Macar yazar Imre Kertész, II.Dünya Savaşı sırasında başka Macar Yahudileriyle birlikte toplama kamplarına gönderilmiş, savaş sonrasında da komünistlerin baskılarıyla karşılaşmıştı. 1960’ların ortalarında tamamladığı ilk romanı Kadersizlik’in 1990’da Almanca’da yayımlanmasıyla ünü Avrupa’da yayılmaya başlayan Kertész, 2002’de Nobel Edebiyat Ödülü’nü almıştı. Yapıtlarında Macaristan’daki toplama kamplarında da Yahudi soykırımı uygulandığını anlattığı için Macar hükümetince bugün hala hoş karşılanmıyor, dışlanıyor.

Nobel Edebiyat Ödülü 2003 yılında J.M.Coetzee’ye verildiğinde, Nadine Gordimer’dan çok da uzun olmayan bir süre sonra ikinci kez bir Güney Afrikalı yazar verildiği için epeyce eleştirilmişti. Ne ki, Coetzee de sömürgeciliğin toplumdaki etkilerini konu alan romanlarıyla tanınıyordu. Texas Üniversitesi’nden doktora derecesini aldıktan sonra, apartheid’a karşı olmakla birlikte Güney Afrika’ya dönmüş, Michael K. Nasıl Yaşadı ve Utanç adlı romanlarıyla Booker ödülü’nü iki kez kazanan ilk yazar olmuş, Utanç’ın Güney Afrika’da tepkilere neden olması üzerine Avustralya’ya yerleşmişti.

Nobel Edebiyat Ödülü, 2004’te, ülkesi dışında pek az tanınan, ama aşırı sağın yükselişine karşı kararlı bir tutum takınan Avusturyalı romancı ve oyun yazarı Elfriede Jelinek’e verilmişti.

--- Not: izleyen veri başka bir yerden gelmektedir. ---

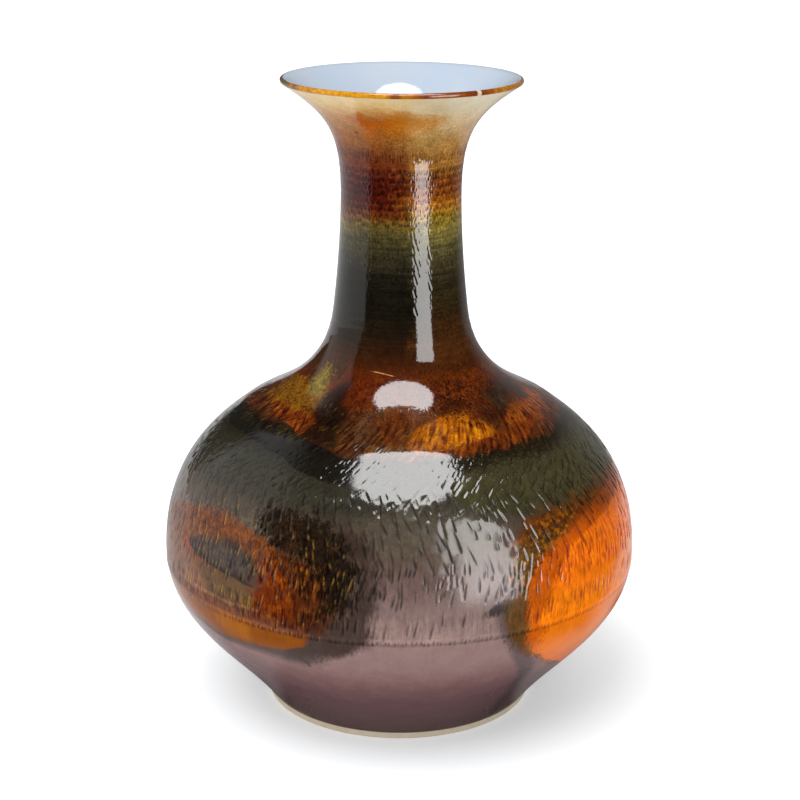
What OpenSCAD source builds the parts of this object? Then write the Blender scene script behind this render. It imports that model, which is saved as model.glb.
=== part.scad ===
// Bone china vase with a wide belly, a narrow neck and a trumpet mouth.
// The clay is thrown in sections that are luted together with slip, turned on a foot ring,
// and then coated with glaze outside, inside, on the lip and in the recess of the base.
// One outline drives everything. It is a chain of cubic curves through six stations, and
// each layer of clay or glaze is that outline moved inward along its own normals.

/* [Heights] */
// Height from the rest face to the top of the lip
height = 300; // [290:0.5:320]
// Height of the bare foot ring, where the outer glaze begins
foot_h = 3.4; // [2.5:0.1:5]
// Height of the belly at its widest
belly_z = 76; // [69:0.1:84]
// Height where the shoulder turns from swelling out to drawing in
shoulder_z = 143.9; // [137:0.1:150]
// Height of the root of the neck
root_z = 191.4; // [183:0.1:200]
// Height of the narrowest part of the neck
waist_z = 247.5; // [238:0.1:252]

/* [Radii] */
// Radius of the foot at the edge of the glaze
foot_r = 64.5; // [59:0.1:70]
// Radius of the belly at its widest
belly_r = 113; // [104:0.1:121]
// Radius at the turn of the shoulder
shoulder_r = 76.2; // [70:0.1:82]
// Radius at the root of the neck
root_r = 31.8; // [30:0.1:38]
// Radius of the neck at its narrowest
waist_r = 28; // [25:0.1:31]
// Radius of the mouth, to the outer edge of the lip
mouth_r = 55.5; // [48:0.1:62]

/* [Slopes] */
// Angle above level at which the wall leaves the foot
foot_flare = 54; // [48:0.5:60]
// Angle above level of the wall at the turn of the shoulder
shoulder_slope = 37.5; // [32:0.5:43]
// Lean of the neck towards the axis at its root
root_lean = 7; // [3:0.5:12]
// Angle above level at which the wall meets the lip
lip_flare = 34.5; // [25:0.5:45]

/* [Walls] */
// Wall thickness just above the foot, glazes included
foot_wall = 5; // [4:0.1:6.5]
// Wall thickness at the belly, glazes included
belly_wall = 4.2; // [3.5:0.1:5.5]
// Wall thickness at the root of the neck, glazes included
neck_wall = 3.6; // [3:0.1:4.5]
// Thickness of the lip, which is fully rounded
lip_t = 2.5; // [2:0.1:3.2]
// Thickness of the clay floor at the axis
floor_t = 5; // [4:0.1:7]
// Thickness of every coat of glaze
glaze_t = 0.5; // [0.3:0.05:0.7]

/* [Foot ring] */
// Width of the foot ring where it is luted to the body
foot_w = 9; // [7:0.1:12]
// Rounding of the foot ring's two lower edges
foot_round = 0.9; // [0.5:0.1:1.2]
// Height of the recess inside the foot ring
recess_h = 6; // [5.4:0.1:8]
// Width of the curved side of the recess
cove_w = 5; // [3:0.1:8]
// Clay left bare between the base glaze and the side of the recess
bare_w = 1.5; // [0.5:0.1:4]

/* [Luted seams] */
// Height of the seam between the lower body and the upper body
belly_seam_z = 71.2; // [65:0.1:73]
// Height of the belly seam's slip band
belly_seam_h = 3; // [2:0.1:4]
// How far the belly seam's bead stands proud
belly_bead = 0.6; // [0.2:0.05:1]
// Height of the seam between the upper body and the neck
neck_seam_z = 168.5; // [160:0.1:176]
// Height of the neck seam's slip band
neck_seam_h = 2; // [1.5:0.1:3]
// How far the neck seam's bead stands proud
neck_bead = 0.25; // [0.1:0.05:0.6]

/* [Chatter marks] */
// Number of marks in the row above the belly seam
mark_count = 96; // [48:1:110]
// Height of the middle of the row
mark_z = 80.5; // [80:0.1:84]
// Width of one mark
mark_w = 4.6; // [3:0.1:5]
// Height of one mark
mark_h = 10; // [6:0.5:10]
// Depth of the glaze taken out at the middle of a mark
mark_depth = 0.25; // [0.1:0.05:0.25]
// Lean of the marks, to the right at the top
mark_lean = 18; // [0:1:25]

/* [Lip] */
// Angle round the lip, from level and outward, at which the lip's line of colour ends
band_end = 96; // [70:1:110]

/* [Hidden] */
$fn = 120;

// Reach of the curve beyond each station and before the next one, as shares of the
// straight distance between the two
leave_shares = [0.41, 0.56, 0.20, 0.42, 0.52];
arrive_shares = [0.34, 0.17, 0.52, 0.22, 0.41];
// The inside leaves the outline for the floor at this share of the belly's height
floor_turn_share = 0.34;
// Reach of the floor's curve at the wall and at the axis, as shares of its radius
floor_reach_shares = [0.2, 0.45];
// Straight pieces of the outline in each section from foot to lip
section_steps = [16, 6, 28, 4, 40];
floor_steps = 14;
lip_steps = 10;
corner_steps = 4;

lip_round = lip_t / 2;
lip_centre = [mouth_r - lip_round, height - lip_round];
foot_out_r = foot_r - glaze_t;
foot_in_r = foot_out_r - foot_w;
recess_r = foot_in_r - cove_w;
floor_z = recess_h + floor_t;

function toward(angle) = [cos(angle), sin(angle)];
lip_start = lip_centre + lip_round * toward(lip_flare - 90);

// Each station has its point and the direction in which the outline passes through it
stations = [
    [[foot_r, foot_h], foot_flare],
    [[belly_r, belly_z], 90],
    [[shoulder_r, shoulder_z], 180 - shoulder_slope],
    [[root_r, root_z], 90 + root_lean],
    [[waist_r, waist_z], 90],
    [lip_start, lip_flare]
];
last_span = len(stations) - 2;
lip_s = len(stations) - 1;

// A place on the outline is a number s: its whole part picks the span, and its
// fraction runs from 0 to 1 between the span's two stations
function span_of(s) = min(floor(s), last_span);
function poles(k) =
    let (
        a = stations[k][0],
        d = stations[k + 1][0],
        reach = norm(d - a)
    )
    [
        a,
        a + reach * leave_shares[k] * toward(stations[k][1]),
        d - reach * arrive_shares[k] * toward(stations[k + 1][1]),
        d
    ];
function bezier(p, t) =
    pow(1 - t, 3) * p[0] + 3 * t * pow(1 - t, 2) * p[1]
    + 3 * t * t * (1 - t) * p[2] + pow(t, 3) * p[3];
function bezier_slope(p, t) =
    pow(1 - t, 2) * (p[1] - p[0]) + 2 * t * (1 - t) * (p[2] - p[1])
    + t * t * (p[3] - p[2]);
function unit(v) = v / norm(v);
function heading(s) = unit(bezier_slope(poles(span_of(s)), s - span_of(s)));
function outward(s) = let (h = heading(s)) [h[1], -h[0]];
function outline(s) = bezier(poles(span_of(s)), s - span_of(s));

// The place where the outline reaches a height, found by halving
function place_at(z, low = 0, high = lip_s, rounds = 30) =
    let (middle = (low + high) / 2)
    rounds == 0 ? middle
    : outline(middle)[1] < z ? place_at(z, middle, high, rounds - 1)
    : place_at(z, low, middle, rounds - 1);

cuts = [
    0,
    place_at(belly_seam_z - belly_seam_h / 2),
    place_at(belly_seam_z + belly_seam_h / 2),
    place_at(neck_seam_z - neck_seam_h / 2),
    place_at(neck_seam_z + neck_seam_h / 2),
    lip_s
];
beads = [0, belly_bead, 0, neck_bead, 0];
last_section = len(beads) - 1;

// A bead swells smoothly from one edge of its slip band to the other
function bead(s) =
    let (k = [for (i = [0:last_section]) if (s >= cuts[i] && s <= cuts[i + 1]) i][0])
    beads[k] * pow(sin(180 * (s - cuts[k]) / (cuts[k + 1] - cuts[k])), 2);

walls = [[0, foot_wall], [1, belly_wall], [3, neck_wall], [lip_s, lip_t]];
function wall(s) = lookup(s, walls);

// Layers, from outside to inside: the glaze's face, the clay under it, the clay's inner
// face, and the face of the inner glaze
GLAZE_OUT = 0;
CLAY_OUT = 1;
CLAY_IN = 2;
GLAZE_IN = 3;
function depth(layer, s) =
    layer == GLAZE_OUT ? -bead(s)
    : layer == CLAY_OUT ? glaze_t - bead(s)
    : layer == CLAY_IN ? wall(s) - glaze_t
    : wall(s);
function skin(layer, s) = outline(s) - depth(layer, s) * outward(s);

function section(k) =
    [for (i = [0:section_steps[k]]) cuts[k] + (cuts[k + 1] - cuts[k]) * i / section_steps[k]];
function sections(first, last) =
    [for (k = [first:last]) for (s = section(k)) if (k == first || s > cuts[k]) s];
function layer_points(layer, places) = [for (s = places) skin(layer, s)];
function backward(list) = [for (i = [len(list) - 1:-1:0]) list[i]];

// The inside turns away from the outline near the foot and runs in to the axis
floor_s = place_at(belly_z * floor_turn_share);
floor_places = [for (s = section(0)) if (s > floor_s) s];
function floor_poles(layer) =
    let (
        a = skin(layer, floor_s),
        rise = layer == GLAZE_IN ? glaze_t : 0,
        d = [0, floor_z + rise]
    )
    [
        a,
        a - a[0] * floor_reach_shares[0] * heading(floor_s),
        d + [a[0] * floor_reach_shares[1], 0],
        d
    ];
function floor_points(layer) =
    [for (i = [floor_steps:-1:0]) bezier(floor_poles(layer), i / floor_steps)];

function arc(centre, radius, from, to, steps) =
    [for (i = [0:steps]) centre + radius * toward(from + (to - from) * i / steps)];
function band_arc(radius) = arc(lip_centre, radius, lip_flare - 90, band_end, lip_steps);
function inner_lip_arc(radius) =
    arc(lip_centre, radius, band_end, lip_flare + 90, corner_steps);
function skip_first(list) = [for (i = [1:1:len(list) - 1]) list[i]];

module turned(points) {
    rotate_extrude() polygon(points);
}

// A luted section of clay between two cuts, with the bevelled faces that the slip joins
module clay_section(k) {
    turned(concat(
        layer_points(CLAY_OUT, section(k)),
        backward(layer_points(CLAY_IN, section(k)))
    ));
}

module foot_ring() {
    low_in = [foot_in_r + foot_round, foot_round];
    low_out = [foot_out_r - foot_round, foot_round];
    color("#d9c9b3")
    turned(concat(
        [[foot_in_r, foot_h]],
        arc(low_in, foot_round, 180, 270, corner_steps),
        arc(low_out, foot_round, 270, 360, corner_steps),
        [[foot_out_r, foot_h]]
    ));
}

module lower_body() {
    recess_side = [
        for (i = [0:corner_steps])
            let (a = 90 * i / corner_steps)
            [recess_r + cove_w * sin(a), foot_h + (recess_h - foot_h) * cos(a)]
    ];
    color("#eee7da")
    turned(concat(
        [[0, recess_h]],
        recess_side,
        [[foot_out_r, foot_h]],
        layer_points(CLAY_OUT, section(0)),
        backward(layer_points(CLAY_IN, floor_places)),
        backward(floor_points(CLAY_IN))
    ));
}

module belly_seam() {
    color("#cfc3b4")
    clay_section(1);
}

module upper_body() {
    color("#e9e1d3")
    clay_section(2);
}

module neck_seam() {
    color("#cfc3b4")
    clay_section(3);
}

module neck() {
    clay_round = lip_round - glaze_t;
    color("#eee7da")
    turned(concat(
        layer_points(CLAY_OUT, section(4)),
        skip_first(band_arc(clay_round)),
        skip_first(inner_lip_arc(clay_round)),
        skip_first(backward(layer_points(CLAY_IN, section(4))))
    ));
}

// A turning tool that chatters against the turning pot takes out one shallow scoop after
// another, so each mark is a round gouge laid along the wall and sunk a little into it
module gouge(place) {
    gouge_r = mark_w * mark_w / mark_depth / 8 + mark_depth / 2;
    point = skin(GLAZE_OUT, place);
    side = heading(place);
    translate([point[0], 0, point[1]])
        rotate([0, 90 - atan2(side[1], side[0]), 0])
            rotate([-mark_lean, 0, 0])
                translate([gouge_r - mark_depth, 0, 0])
                    cylinder(r = gouge_r, h = mark_h, center = true);
}

module outer_glaze() {
    color("#3d392d")
    difference() {
        turned(concat(
            layer_points(GLAZE_OUT, sections(0, last_section)),
            backward(layer_points(CLAY_OUT, sections(0, last_section)))
        ));
        for (i = [0:mark_count - 1])
            rotate([0, 0, 360 * i / mark_count])
                gouge(place_at(mark_z));
    }
}

module lip_band() {
    color("#a8672c")
    turned(concat(band_arc(lip_round), backward(band_arc(lip_round - glaze_t))));
}

module inner_glaze() {
    inside = concat(floor_places, skip_first(sections(1, last_section)));
    color("#e2e5ee")
    turned(concat(
        floor_points(CLAY_IN),
        layer_points(CLAY_IN, inside),
        skip_first(backward(inner_lip_arc(lip_round - glaze_t))),
        inner_lip_arc(lip_round),
        skip_first(backward(layer_points(GLAZE_IN, inside))),
        backward(floor_points(GLAZE_IN))
    ));
}

module base_glaze() {
    color("#6f5854")
    translate([0, 0, recess_h - glaze_t])
        cylinder(r = recess_r - bare_w, h = glaze_t);
}

foot_ring();
lower_body();
belly_seam();
upper_body();
neck_seam();
neck();
outer_glaze();
lip_band();
inner_glaze();
base_glaze();
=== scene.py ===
# Looks of the bone china vase: chattered, many-coloured glaze over the fixed CAD frame
import math

import bpy
import numpy as np
from mathutils import Matrix, Vector


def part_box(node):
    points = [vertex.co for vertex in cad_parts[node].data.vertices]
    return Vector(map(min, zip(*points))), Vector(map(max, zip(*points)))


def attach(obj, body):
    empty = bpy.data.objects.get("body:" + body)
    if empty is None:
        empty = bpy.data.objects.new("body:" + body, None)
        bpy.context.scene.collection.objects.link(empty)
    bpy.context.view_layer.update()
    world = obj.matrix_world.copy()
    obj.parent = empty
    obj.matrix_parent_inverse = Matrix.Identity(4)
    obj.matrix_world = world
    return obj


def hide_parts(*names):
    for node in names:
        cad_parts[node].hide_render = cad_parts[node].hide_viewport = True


MM = 0.001

# Camera, fitted to the photograph's outline, in metres, millimetres of lens and degrees
CAMERA_BACK = 0.8765
CAMERA_HEIGHT = 0.4177
CAMERA_LENS = 86.46
CAMERA_SENSOR = 36
CAMERA_DOWN = 17.205
CAMERA_ROLL = 0.32

# Bands of the outer glaze: their heights and ring spacing in millimetres, the columns round
# them, and the names of the pieces that each band is split into
BANDS = {
    "foot": {"low": 0.0, "high": 66.0, "columns": 480, "step": 1.4, "pieces": ["foot"]},
    "belly": {"low": 66.0, "high": 168.0, "columns": 1800, "step": 0.85,
              "pieces": ["seam", "belly", "high_belly", "shoulder"]},
    "neck": {"low": 168.0, "high": 400.0, "columns": 640, "step": 0.58,
             "pieces": ["neck", "mouth"]},
}
# CAD points closer than this many metres are one point
TOUCH = 2e-6
# The glaze's hidden back keeps one ring in this many, and marks fade out near a band's ends
HIDDEN_SHARE = 6
FADE = 1.2
# Height and half width of the soft ridge over the belly's joint
SEAM_RISE = 0.24
SEAM_SPREAD = 2.0
# Spacing of the splines that are laid through CAD points, and of the inner glaze's rings
CURVE_STEP = 0.2
INNER_STEP = 3.0
INNER_COLUMNS = 360
LIP_RINGS = 24

# A scoop's steep side, and the pale burr beyond it, in millimetres right of its deepest line
STEEP_WIDTH = 0.55
BURR_PLACE = 0.8
BURR_WIDTH = 0.3

# Stray nicks on the neck, as (angle, height)
STRAY = [(12.5, 230), (14.5, 227), (12, 221), (14.2, 218), (15.4, 215), (13, 212), (12, 206),
         (16.4, 220), (26.5, 209), (27, 223), (12.6, 198)]

# Light on matt surfaces, then the studio's parts in reflections: the left wall, the dark rest
# and the low wall behind at the right
MATT_WORLD = 0.85
ROOM_SIDES = 0.52
ROOM_DARK = 0.03
ROOM_BEHIND = 0.2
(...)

Saydığım örnekler, ilk ağızda aklıma gelenler. Nobel Edebiyat Ödülü’nü alanların tümü olmasa da önemli bir bölümü, kendi devletlerinin resmi politikalarıyla uzlaşmayan, bu uzlaşmazlıklarını yapıtlarında dolaysızca yansıtmasalar da yaşananlar karşısındaki tutumlarıyla ortaya koymaktan çekinmeyen yazarlardan oluşuyor. Yalnızca aydın olmanın değil, yurdunu gerçekten sevmenin ölçütlerinden biri de egemen anlayışları sorgulamak, toplumun yaşadığı çelişkiler ve ikilemlerle yüzleşmeye, resmi politikaları eleştirmeye cesaret etmek.

2006 Nobel Edebiyat Ödülü, Türk yazar Orhan Pamuk’a hiç kuşkusuz salt edebiyat dışındaki tutumlarından ötürü verilmedi. 1980’lerin başından bu yana, Cevdet Bey ve Oğulları’dan Beyaz Kale’ye, Kara Kitap’tan Yeni Hayat’a, Benim Adım Kırmızı’dan İstanbul’a, yapıtlarında “doğduğu kentin hüzünlü ruhunun arayışı içinde, kültürlerin çatışması ve iç içe örülüşü için yeni simgeler keşfettiği” gerekçesiyle verildi. Ama Pamuk’un bunu başarmasında, yaşadığı topluma sorgulayan gözlerle bakabilmesinin büyük payı vardı.

İyi yazar, doğası gereği, devletin yazarı değildir. O yüzden, Pamuk’un cumhurbaşkanımız tarafından kutlanmamasını doğal karşılıyorum.